①代表的な経済成長の指標であるGDP(Gross Domestic Product,国内総生産)が対象外となっている

②遅行指数の一要素である「決まって支給する給与」は名目賃金と同義であり、その名目賃金から消費者物価指数を割って求められる「実質賃金指数」が対象外となっている

 

①はマクロ的側面で②はミクロ的側面です。景気動向指数は網羅性は高いと言えますが、不足している指数があるのです。

①について、IMF(International Monetary Fund,国際通貨基金)の統計によると、以下のデータが出ています。

 

■国民一人当たりのGDPを政権ごとに概観すると、第二次安倍政権で30.5%のマイナスとなっている。

■1997年~2016年の国の名目GDPの伸び率は100.5%と横ばい傾向。

 

国内で産み出された付加価値の推移が硬直していることを示唆しています。内閣府は、輸出産業が儲かっているのが要因であると分析していますが、それ以外の産業も総合的に踏まえた視点が欠落しています。そもそも日本は内需国家なので、輸出産業が活気づけば経済全体が成長しているという論理は破綻しているのです。グローバルノートの『世界の貿易依存度』によると、輸出に依存している割合が日本は186位の27.45%という結果になっています。このデータを元に考えると、「材料を安く輸入→加工→付加価値をつける→国内で売る」というプロセスが画期的に思えてきます。そもそも日本はそういった「加工国家」として発展してきました。よって「円安」より「円高」になった方が、国外から材料を安価で調達できる分幸せになれるのではないでしょうか。
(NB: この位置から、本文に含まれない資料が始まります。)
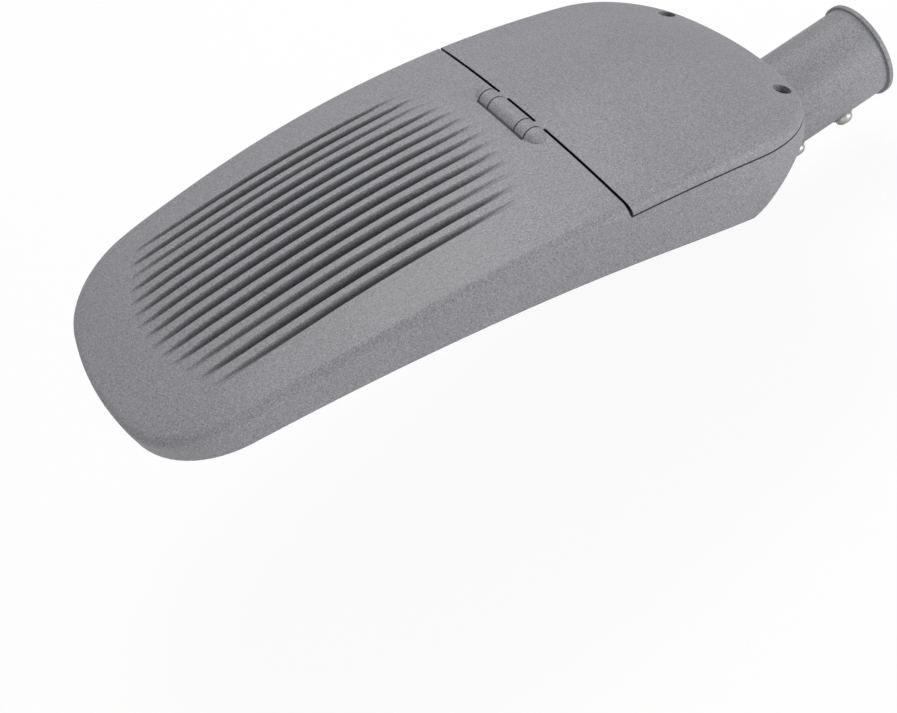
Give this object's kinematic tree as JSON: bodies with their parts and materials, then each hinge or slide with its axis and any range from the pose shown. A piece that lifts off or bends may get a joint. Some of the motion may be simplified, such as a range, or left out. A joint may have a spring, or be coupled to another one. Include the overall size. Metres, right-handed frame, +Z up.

また、②については、日本の平均年収の推移を見てみると、ほぼ横ばい傾向になっているのが現状です。国税庁の『民間給与実態統計調査』では、2017年の年間での民間平均給与(=名目賃金)は432万円となり、前年比2.5%増加しましたが、厚生労働省の『毎月勤労統計調査』によると、実質賃金指数が2014年から減少しています。つまり、第二次安倍政権でインフレーションが実現し、実質賃金指数の計算における除数である物価は上昇したものの、被除数の名目賃金は上昇が緩やかなので実質賃金が下がったということになります。名目賃金の上昇が緩やかな理由は企業による節税対策の一環にあるとも言えます。というのも企業の利益と人件費は消費税の課税対象なので、人件費を削ることでコスト削減に寄与するからです。非正規雇用の増加もそのためでしょうね。そして、インフレーションはカネの移動が活発になるので、その分モノ・サービスに携わる要員が必要になり人手不足にも繋がります。

更に私たち国民には「家計」等個人レベルの要素が最も身近であり、景気の判断根拠になります。総務省の『家計調査』では、消費が過去35年間で最低との結果が出ており、2013年から急降下しています。

これらから分かる通り、採用した経済指数に差異がある限り、内閣府が「経済成長している」と公表しても、私たち国民からすると、実感がまるでないという現象に陥るのです。

そもそも、いざなぎ景気と比較している内容って景気の「長さ」ですよね。成長率においていざなぎ景気を超えることはないのではと思います。

国民一人ひとりが景気回復を実感しない限り、内閣府の暴論でしかありません。